Dr. Hunter Doherty “Patch” Adams clowned around Columbus Wednesday and made a stop at the Ohio Union.
Adams is a physician that dresses as a clown and visits hospitals in hopes of bringing joy to patients.
About 350 people attended Adams’ lecture, “Humor and Health.” He is an activist on changing today’s health care system on a global scale with the Gesundheit Global Outreach, a movement to relieve individuals and communities of sickness, war, poverty and injustice with clowning trips overseas.
During his speech, Adams showed off his “toys” used to make patients laugh, including fake “dog doo,” a Whoopee Cushion, cheek spreaders, rotten dentures, fake snot and what he calls “the world’s largest pair of underpants.”
Six OSU medical students and four pharmacy students visited Nationwide Children’s Hospital with Adams from 3 p.m. to 5 p.m. Wednesday.
Adams said in an interview with The Lantern that the visit was full of “hundreds of little enchanting moments.”
Jason Reid, a second-year in medicine, said Adams gave attention to everyone at the hospital during his visit.
“He would hug the nurse or play a joke with the parents, would give the cleaning men a big hug,” Reid said. “It was about improving the whole hospital experience for patients and staff.”
Keith Rosenberg, a second-year in medicine, traveled to Nationwide Children’s with the group. Rosenberg is a founder of “Clowning in Columbus,” a group of OSU medical students that visits hospitals and senior centers dressed as clowns.
Funding from BuckeyeThon, a student organization that hosts an annual 14-hour dance marathon in collaboration with Nationwide Children’s, enabled OUAB to schedule the visit to Nationwide Children’s, said Katie Krajny, OUAB staff advisor.
Adams was hospitalized three times at the age of 18 after attempted suicides. During the third hospitalization, he realized he needed to make a “revolution for love,” and made two decisions: to serve humanity through medicine and to be happy all the time.
“I decided to be a radiantly, disgustingly happy person,” Adams said.

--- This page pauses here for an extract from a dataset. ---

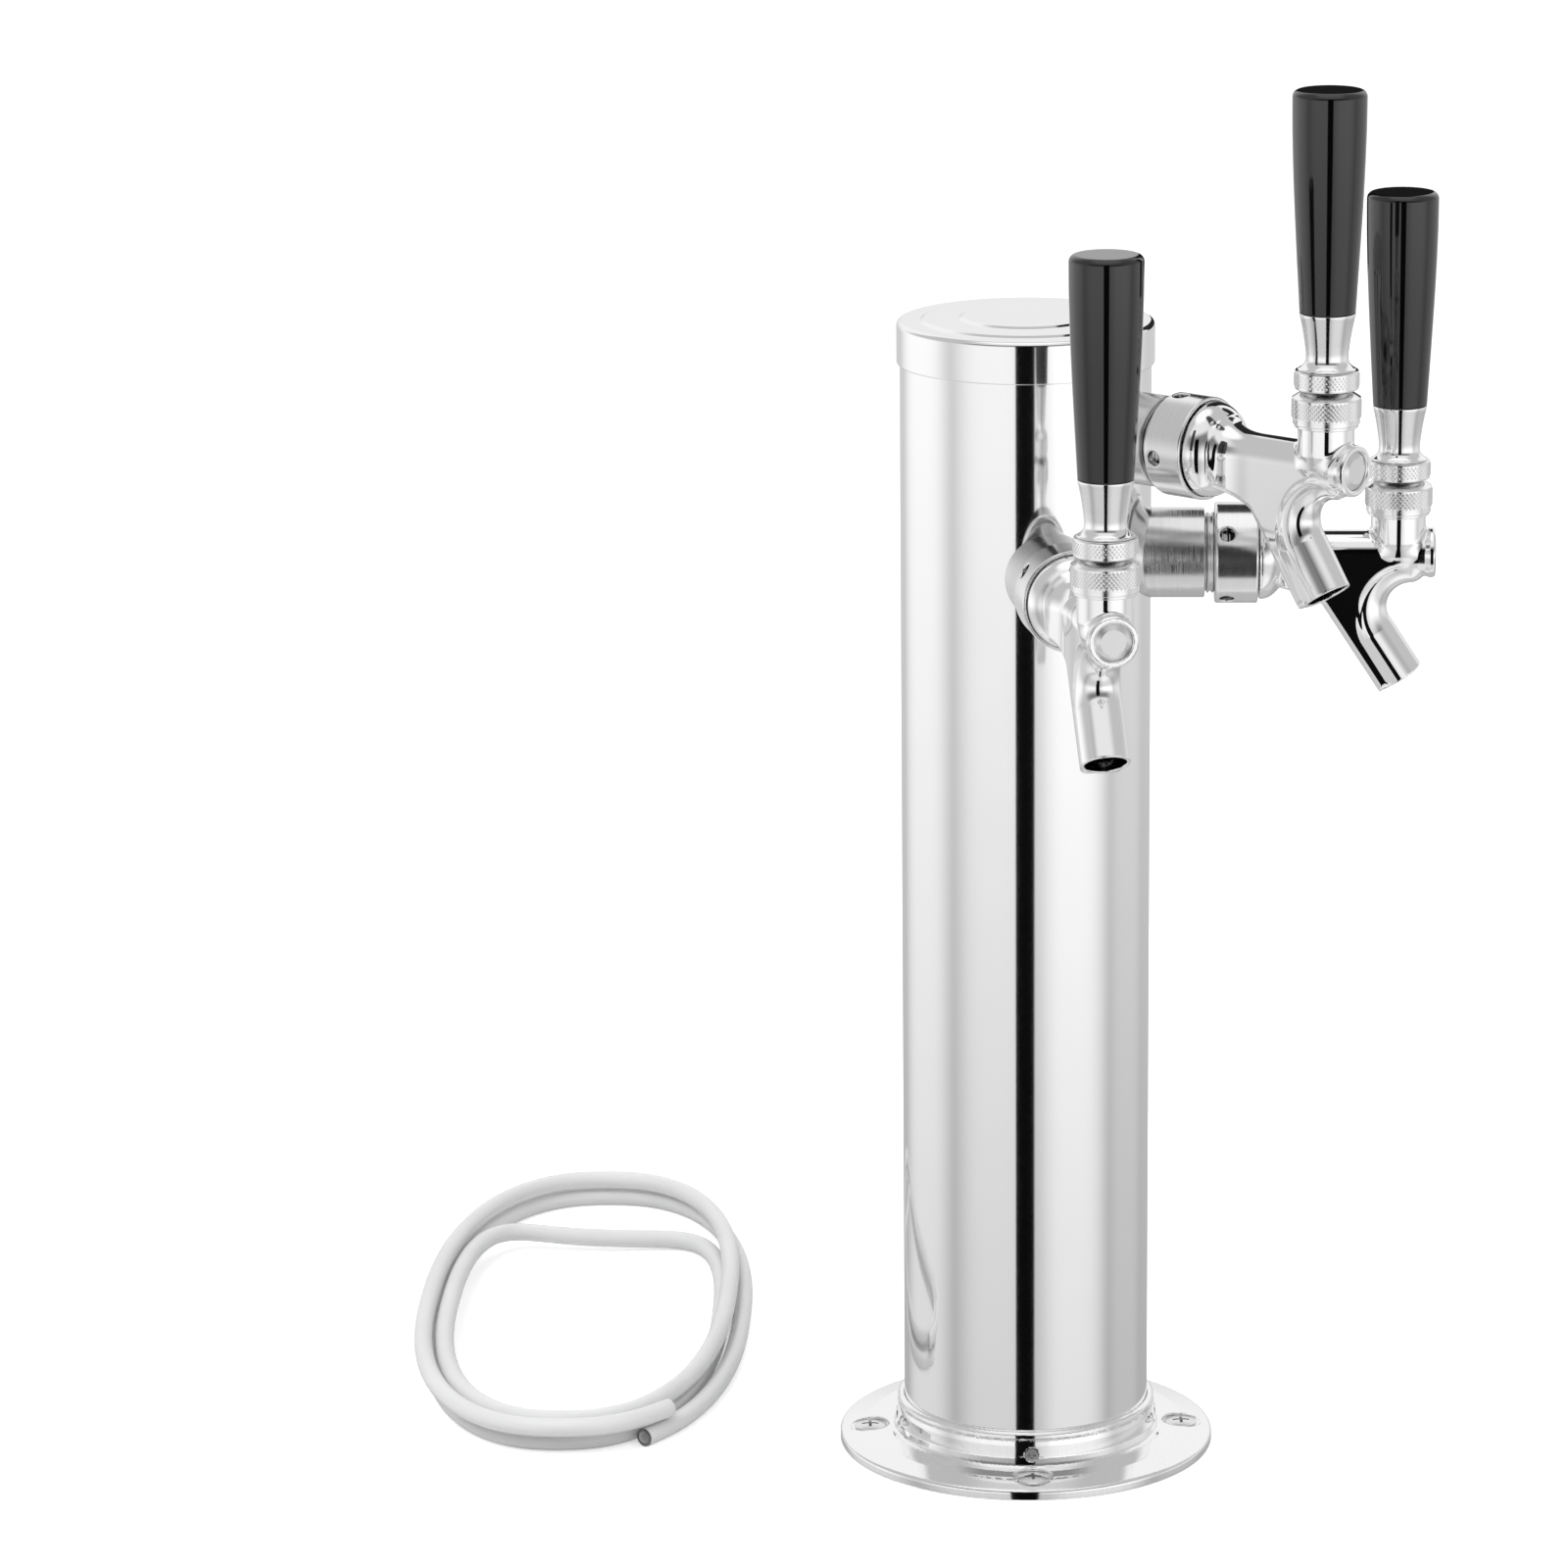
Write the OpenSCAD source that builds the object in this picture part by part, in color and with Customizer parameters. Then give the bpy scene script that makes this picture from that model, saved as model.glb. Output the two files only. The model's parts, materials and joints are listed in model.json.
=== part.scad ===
// Three-tap beer tower: a polished steel column on a round flange, with three
// faucets set round its front, the middle one higher than the other two.
// Millimetres, +Z up. The origin is the centre of the base's underside, and
// the middle tap points along -Y.

/* [Column] */
// Outer diameter of the column
column_d = 76.2; // [74:0.1:84]
// Wall of the column tube
column_wall = 1.2; // [1:0.1:2]
// Height of the column's top end above the worktop
column_top = 354.5; // [348:0.5:420]

/* [Top cap] */
// Wall of the cap's skirt
cap_wall = 0.9; // [0.6:0.1:1.6]
// Depth of the cap's skirt below its shoulder
cap_skirt = 11.3; // [6:0.1:13]
// Thickness of the cap's roof at its shoulder
cap_roof = 2.2; // [1.6:0.1:4]
// Height of each step of the cap's roof
cap_ledge_h = 0.6; // [0.3:0.1:1.2]
// Radius of the cap's rounded shoulder
cap_round = 1.5; // [0.8:0.1:2]

/* [Base] */
// Diameter of the base flange
flange_d = 116.8; // [115:0.2:140]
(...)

Patch attended medical school without an undergraduate degree at the Virginia Commonwealth University. Upon graduating in 1971, he and 20 friends, plus their children, opened up a free health care facility in Richmond, Va. It operated 24 hours a day and seven days a week with five to 50 guests each night.
The idea was to have a free hospital that had nothing to do with health insurance, Adams said. He also said it was important to spend time with the patients.
The hospital, Gesundheit! Institute, was the first non-profit hospital to provide free health care in the United States, Patch said.
“He has a remarkable capacity to spend time with people,” said Sarah Bradford, second-year medical student.